Beyond the crusade it’s just a fun mixtape to debate about, innocuous as it initially may seem. Of course it can’t hope to match Weezy on that point but isn’t Weezy the only person not yet a bit tired of talking about Weezy? I tired just typing that. On this record colleague and fellow rap fiend Clayton Purdom opines that Jermiside is a little too “self-consciously smooth,” “stereotypically underground,” too much about “finesse” and “REAL hip-hop” (Clay makes finger quotes for a living); and that while Die Jerm Die is obviously dope overall, Clay pines for some “rough edges” to Jerm’s flow. To which I say, Clay, you like the Drake mixtape. That’s my most pertinent rejoinder, really, but here’s the second: if Jermiside’s purpose were to call attention to himself or even just to stand out, then I would totally agree that this shit is too smooth. But Jerm’s gradual progression from where he was on The Red Giants is making me realize that his purpose is, simply, to communicate. And he does that here with the proficiency of a network download at NASA. So, this is a fun mixtape to debate because it becomes a conversation about what underground hip-hop pigeonholes itself into and then what underground hip-hop can be if it views the world from within that pigeonhole and then brings us inside. Is Jerm’s flow “too smooth” or is it stream-of-consciousness immersive? Is the content “stereotypically underground” or is it painfully trill?

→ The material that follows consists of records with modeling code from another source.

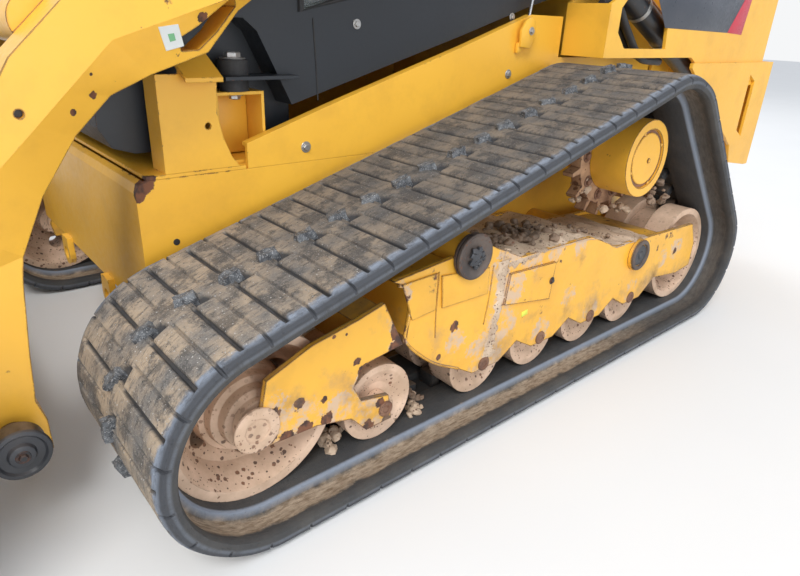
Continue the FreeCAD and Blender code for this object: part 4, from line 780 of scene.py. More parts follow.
def belt_piece(name, side):
    ring = ring_of_columns()
    rows = [(i + share) * PITCH for i in range(PITCHES) for share in ROWS]
    columns = len(ring)
    bm = bmesh.new()
    bmesh.ops.create_grid(bm, x_segments=columns, y_segments=len(rows), size=1.0)
    bm.verts.ensure_lookup_table()
    uv = bm.loops.layers.uv.new("belt")
    deep_layer = bm.verts.layers.float.new("deep")
    inside_layer = bm.verts.layers.float.new("inside")
    bm.verts.ensure_lookup_table()
    spots = {}
    for number, vertex in enumerate(bm.verts):
        row, column = divmod(number, columns + 1)
        across, depth, inward = ring[column % columns]
        along = rows[row % len(rows)] + (BELT_LONG if row == len(rows) else 0.0)
        if depth is None:
            depth = tread_depth(across, along)
        spots[vertex.index] = (across, along, column)
        vertex[deep_layer] = depth if not inward else 0.0
        vertex[inside_layer] = inward
        y, z, lean = on_belt(along + TOP_RUN, depth)
        vertex.co = (TRACK_MIDDLE + across, y, max(z, 0.0))
    for face in bm.faces:
        last = max(spots[v.index][2] for v in face.verts) == columns
        for loop in face.loops:
            across, along, column = spots[loop.vert.index]
            loop[uv].uv = (ring[0][0] if last and column == columns else across, along)
    bmesh.ops.remove_doubles(bm, verts=bm.verts, dist=0.00002)
    if side < 0:
        bmesh.ops.scale(bm, vec=(-1, 1, 1), verts=bm.verts)
    return finished(bm, name, track_rubber, "chassis")


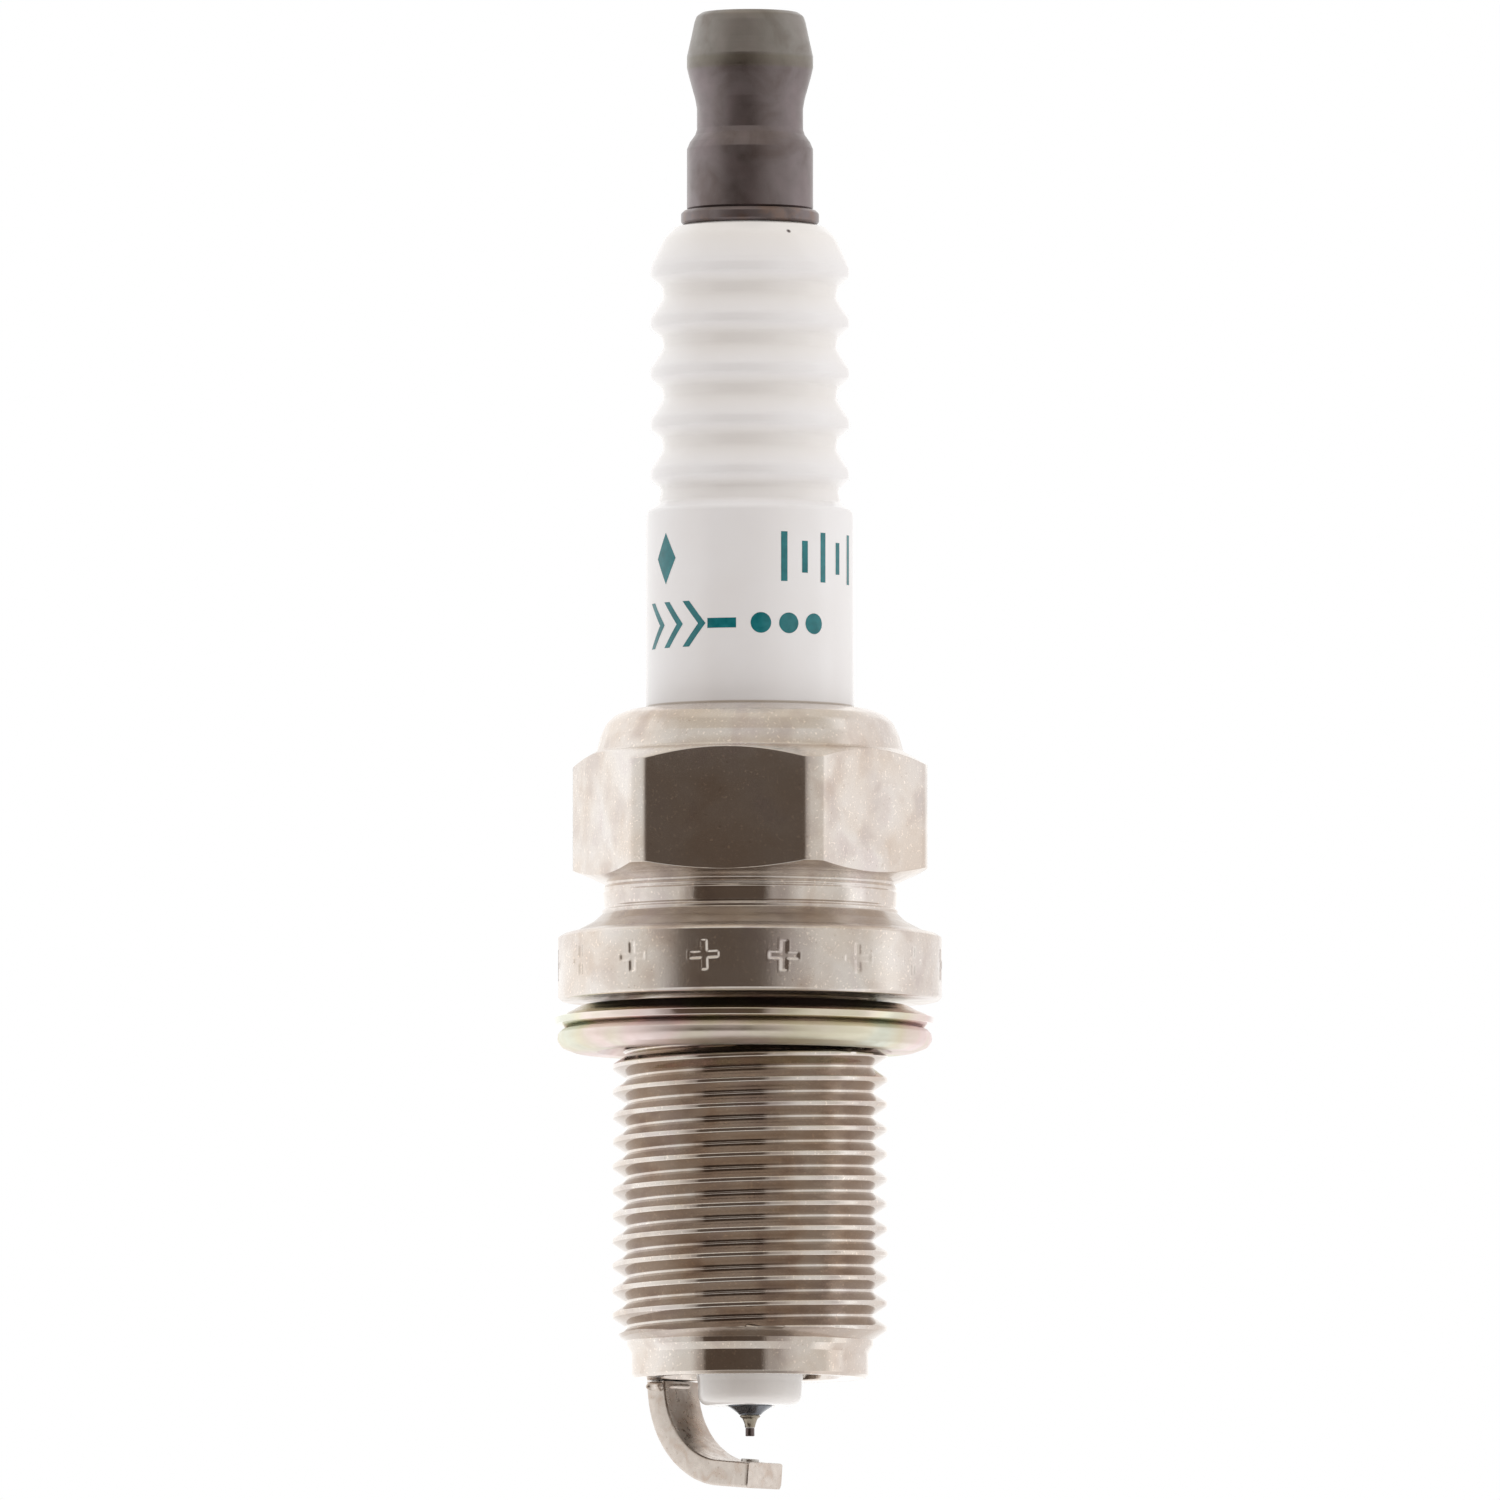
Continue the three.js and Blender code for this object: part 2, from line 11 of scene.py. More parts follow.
import bpy
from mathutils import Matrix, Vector


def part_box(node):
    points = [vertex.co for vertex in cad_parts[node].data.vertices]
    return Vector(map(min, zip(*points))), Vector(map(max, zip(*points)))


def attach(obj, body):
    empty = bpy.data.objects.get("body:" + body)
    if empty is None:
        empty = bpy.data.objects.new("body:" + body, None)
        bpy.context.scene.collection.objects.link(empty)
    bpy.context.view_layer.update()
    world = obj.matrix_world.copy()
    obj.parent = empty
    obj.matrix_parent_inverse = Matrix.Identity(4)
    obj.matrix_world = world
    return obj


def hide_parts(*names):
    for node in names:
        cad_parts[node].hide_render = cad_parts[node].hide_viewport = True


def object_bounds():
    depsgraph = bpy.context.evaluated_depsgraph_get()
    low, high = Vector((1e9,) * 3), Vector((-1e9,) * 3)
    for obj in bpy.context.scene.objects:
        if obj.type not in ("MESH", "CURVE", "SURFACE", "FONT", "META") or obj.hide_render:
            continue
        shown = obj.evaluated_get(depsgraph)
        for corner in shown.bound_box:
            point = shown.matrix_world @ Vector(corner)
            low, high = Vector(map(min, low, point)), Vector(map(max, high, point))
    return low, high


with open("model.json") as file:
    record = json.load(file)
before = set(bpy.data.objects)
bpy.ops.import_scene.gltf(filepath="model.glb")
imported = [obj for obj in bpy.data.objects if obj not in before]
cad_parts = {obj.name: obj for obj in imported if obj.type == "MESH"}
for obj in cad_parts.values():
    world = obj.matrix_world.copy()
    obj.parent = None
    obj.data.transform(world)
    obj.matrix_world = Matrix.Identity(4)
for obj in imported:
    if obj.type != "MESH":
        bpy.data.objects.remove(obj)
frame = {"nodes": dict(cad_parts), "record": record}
CAD_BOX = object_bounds()
RECORD = frame["record"]
MM = 0.001
DEGREE = math.pi / 180


def span(node):
    """A CAD node's lowest and highest corner, in millimetres."""
    low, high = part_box(node)
    return low / MM, high / MM


# ------------------------------------------------ sizes

COLUMNS = 288  # points round the shell
FINE = 3  # the flange's stamped band has this many times more
STAMP_ROWS = 44

PITCH = 1.25
THREAD_CREST = 6.93
THREAD_ROOT = 6.23
THREAD_LOW = -17.15
THREAD_HIGH = -2.35
THREAD_START = -2.74  # the height of one crest at +X
SHELL_LOW = span("metal_shell")[0].z
SHELL_HIGH = span("metal_shell")[1].z
PILOT_RADIUS = 5.97
PILOT_TOP = -17.76
FLANGE_RADIUS = span("metal_shell")[1].x
BAND_LOW = 0.2
BAND_HIGH = 3.14
NECK_RADIUS = 7.41
HALF_FLATS = 8.0
HEX_CORNER = 8.97
HEX_TURN = -9.1 * DEGREE  # the nearest flat's normal, from the front, positive to +X
LOWER_CHAMFER = (7.95, 6.17)
UPPER_CHAMFER = (7.9, 12.41)
LOWER_BEVEL = 22 * DEGREE
UPPER_BEVEL = 30 * DEGREE

STAMP_COUNT = 15
STAMP_FIRST = 10.2 * DEGREE  # one stamp's place, from the front, positive to +X
STAMP_Z = 1.74
STAMP_ARM = 0.78
STAMP_HALF_WIDTH = 0.19
STAMP_WALL = 0.08
STAMP_DEPTH = 0.055

INSULATOR_LOW = span("ceramic_insulator")[0].z
INSULATOR_HIGH = span("ceramic_insulator")[1].z
BARREL_RADIUS = 5.25
BARREL_TOP = 24.6
RIB_CREST = 5.03
RIB_VALLEY = 4.38
RIB_PITCH = 2.55
RIB_COUNT = 5
TOP_RIB_Z = 36.7
NOSE_RADIUS = 2.6
GLAZE_SPECK = (1.9, -3.7, 38.42)  # an iron speck in the glaze of the top cone

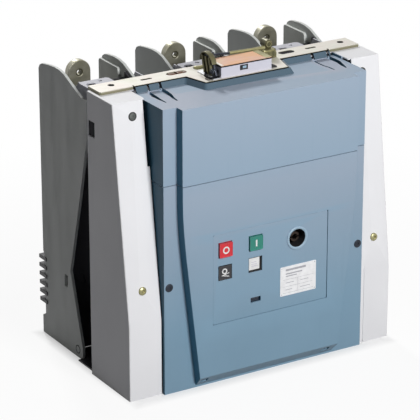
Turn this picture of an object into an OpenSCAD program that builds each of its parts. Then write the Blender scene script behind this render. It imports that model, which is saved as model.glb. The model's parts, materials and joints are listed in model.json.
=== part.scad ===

That’s for the listener to decide but let me just say that here there is rapper’s rap where all the extended metaphors and elaborate styles prove to be utterly on-point. Framed between Jermiside’s verses (i.e. fearless barrages of vocab, sculpted scheming, and ceaselessly rhythmic cadence), the sad cliché of “REAL hip-hop” invoked on the the hook of “Like Never Before” is endowed with new life. So this is what backpackers are on about. With “Here I Go Again,” “Everyday,” and “Skyscraper Paper” Jermiside acknowledges that he is an underground rapper in a way that makes it empathetic to anyone who struggles with a grind. And Jerm’s dissection of the underground rapper identity itself is bluntly incisive, somehow making the very idea of underground rapping interesting in what it entails practically (“dead presidents are presidents over all things”), artistically (“on some different shit / rhythm arithmetic / picture it / in the mind / double time, triple it / infinite / possibilities / pop soliloquies”), and, hell, existentially (“is it infinite? / or limited? / put my blood in it / but it’s sharks that I’m swimming with / talk to death calling nigga back / so I’m living it”). While most underground rappers try to deny what they are, Jermiside reminds us that rapping has roots in the poetic venting of the disenfranchised, at its heart both an evolution of oral history and music’s most intuitive lyrical outlet for catharsis. The hooks on Die Jerm Die are mostly throw-aways, probably meant that way so rap heads have easier access to the tight coils of heavy rhyme. And there are few spectacular beats, which is likely for the best since Jermiside’s flow hurtles right through all of them, tearing free of their categorical boom-bap atmosphere and, again, communicating with us.

That’s the crux: Jermiside’s rapping ultimately distinguishes itself by ripping us out of our own heads and pulling us into his, a place where we become enraptured by the vivid fireworks of his arcing synapses. And should one of those thought-sparks score a direct hit with you, the loaded charge of eloquence might just strike you down, bowl you over, blow you away as it ripples through all the particles of yourself that feel the same way. For me one such moment in Die Jerm Die is on “Heaven,” Jermiside’s own mini-“B.I.B.L.E.” wherein he describes the maturation of his life philosophy as he experiences life; Jerm raps: “And after we dying flying at high fahrenheits / tragedy strikes in life when you think you fair and nice / They say it’s the cost of living / I can’t pay the price / Born in ’81 / with punks wearing their hair in spikes / Christ paid for my sins / The charity’s nice / but I need more than ends on these perilous heights.” So it seems a bit of a non-sequitur, the “born in ’81” and punks bit, but all the detail serves to illustrate that dude’s feeling his age. This places Jerm, for our reference, at a crucial point in his life where he can choose to follow a path that denies himself or he can continue to gratify base wants and chase Icarian ambitions. Born in ’82, I’m starting to feel the same transition in my marrow. It’s a life or death decision, the positive choice itself a process of finding a way to shape the very contours of one’s person—and I’m not sure that’s something one can do so much as continually ask to happen.

Jerm further elucidates on beatific closer “Turning Point”: “feel like I’m following the wrong code / and will I know before I’m all old? / And will I love before I’m all cold? / Warmed up in the snow / reached up / and thrust away the load.” Jerm determines that the only way to push his self towards something transcendent is to live life on the basis of belief in that transcendence, to choose to see light in the midst of a “Black Cloud” (another great track, by the way). This is both calm acceptance and bold defiance of reality; it’s having eyes wide open while knowing that a wide-open mind goes beyond that. “I ain’t spiritual, I’m lyrical,” yeah? This is the most lyrical release of the year.